Resolving how exactly the property will be developed, including a period of public input through the Summit County Planning Department, would be the next step. That is the precursor to making decisions on such details as how the space will be configured, how many units will be built — the county's early notion is Lake Hill could offer between 250 and 350 housing units — and how many will be rental versus for-sale properties.
In the meanwhile, how all of that will be paid for is the big, unsettled question.
"As soon as we can, we need to understand the ballpark of what it's going to take," said Commissioner Thomas Davidson. "It's many millions of dollars that we don't have, and we have to figure out from where that's going to come."

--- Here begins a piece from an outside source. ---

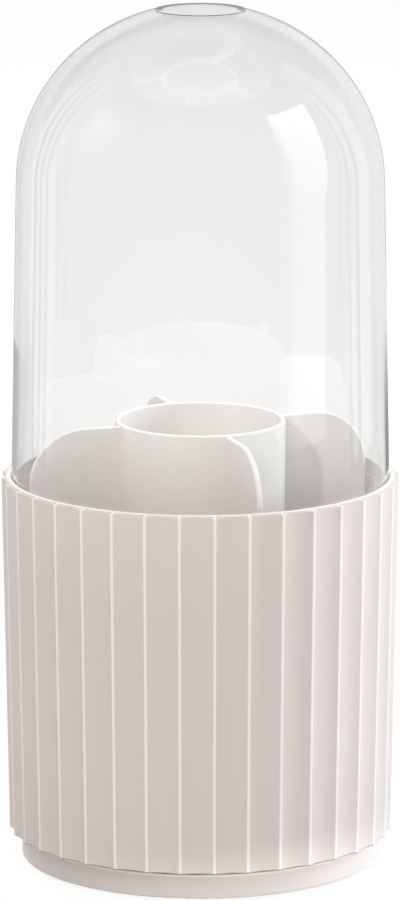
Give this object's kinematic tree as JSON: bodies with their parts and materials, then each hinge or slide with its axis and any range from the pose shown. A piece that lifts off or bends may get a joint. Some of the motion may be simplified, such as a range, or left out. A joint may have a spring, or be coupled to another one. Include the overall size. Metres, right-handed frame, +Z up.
{
  "type": "rotating makeup organizer",
  "caption": "Round make-up holder: fluted drum turning on a ball-bearing foot, lift-out divider with centre cup and fins, and a clear domed lift-off cover.",
  "frame": {"origin": "on the table under the turning axis", "axes": "+Z up along the turning axis; the fins of the divider lie along X and Y"},
  "size_m": [0.132, 0.132, 0.2862],
  "materials": {
    "drum_plastic": "satin warm off-white moulding",
    "divider_plastic": "white semi-gloss moulding",
    "clear_plastic": "clear polished moulding",
    "pad_rubber": "dull grey rubber",
    "bearing_plastic": "natural acetal",
    "ball_steel": "polished steel balls",
    "zinc_steel": "zinc-plated steel"
  },
  "bodies": {
    "foot": {"foot_shell": "drum_plastic", "pivot_screw": "zinc_steel", "pivot_washer": "zinc_steel", "foot_pad_1": "pad_rubber", "foot_pad_2": "pad_rubber", "foot_pad_3": "pad_rubber", "foot_pad_4": "pad_rubber"},
    "ball_ring": {"ball_cage": "bearing_plastic", "bearing_ball_01": "ball_steel", "bearing_ball_02": "ball_steel", "bearing_ball_03": "ball_steel", "bearing_ball_04": "ball_steel", "bearing_ball_05": "ball_steel", "bearing_ball_06": "ball_steel", "bearing_ball_07": "ball_steel", "bearing_ball_08": "ball_steel", "bearing_ball_09": "ball_steel", "bearing_ball_10": "ball_steel", "bearing_ball_11": "ball_steel", "bearing_ball_12": "ball_steel"},
    "drum": {"drum_shell": "drum_plastic", "pivot_bush": "bearing_plastic", "plate_screws": "zinc_steel", "turntable_plate": "drum_plastic"},
    "divider": {"divider_insert": "divider_plastic"},
    "dome": {"dome_cover": "clear_plastic"}
  },
  "joints": [
    {"name": "drum_turn", "type": "hinge", "parent": "foot", "child": "drum", "pos_m": [0, 0, 0], "axis": [0, 0, 1], "continuous": true},
    {"name": "ball_ring_turn", "type": "hinge", "parent": "foot", "child": "ball_ring", "pos_m": [0, 0, 0], "axis": [0, 0, 1], "continuous": true},
    {"name": "divider_lift", "type": "slide", "parent": "drum", "child": "divider", "axis": [0, 0, 1], "range_m": [0, 0.08]},
    {"name": "dome_lift", "type": "slide", "parent": "drum", "child": "dome", "axis": [0, 0, 1], "range_m": [0, 0.16]}
  ],
  "couplings": [
    {"joint": "ball_ring_turn", "follows": "drum_turn", "ratio": 0.5}
  ]
}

As with other recent affordable housing developments, the county, in cooperation with Frisco, will look to be creative, as well as utilize public-private partnerships. Vail Resorts, with its pledge last week of a yet-to-be-determined portion of $30 million to the county for workforce housing, in addition to its own local parcels of land, may be one option. Meetings between the county and the resort company are scheduled for later this week.
Those are all specifics to be worked out down the road. Right now, Summit County, made up of about 80 percent federal land — providing for its economy to be largely based on the environment but also making land for local housing quite difficult to find — is just thankful to finally have Lake Hill, in its ideal, centralized location, within its grasp.
"It wasn't a pristine Forest Service land that we were trying to acquire," said Gibbs. "That land was just perfectly structured, impacted by bark beetle, power lines going through it, and you've got a highway on each side. At the end of the day I think it's going to be a win-win for the U.S. Forest Service and for Summit County, as a whole."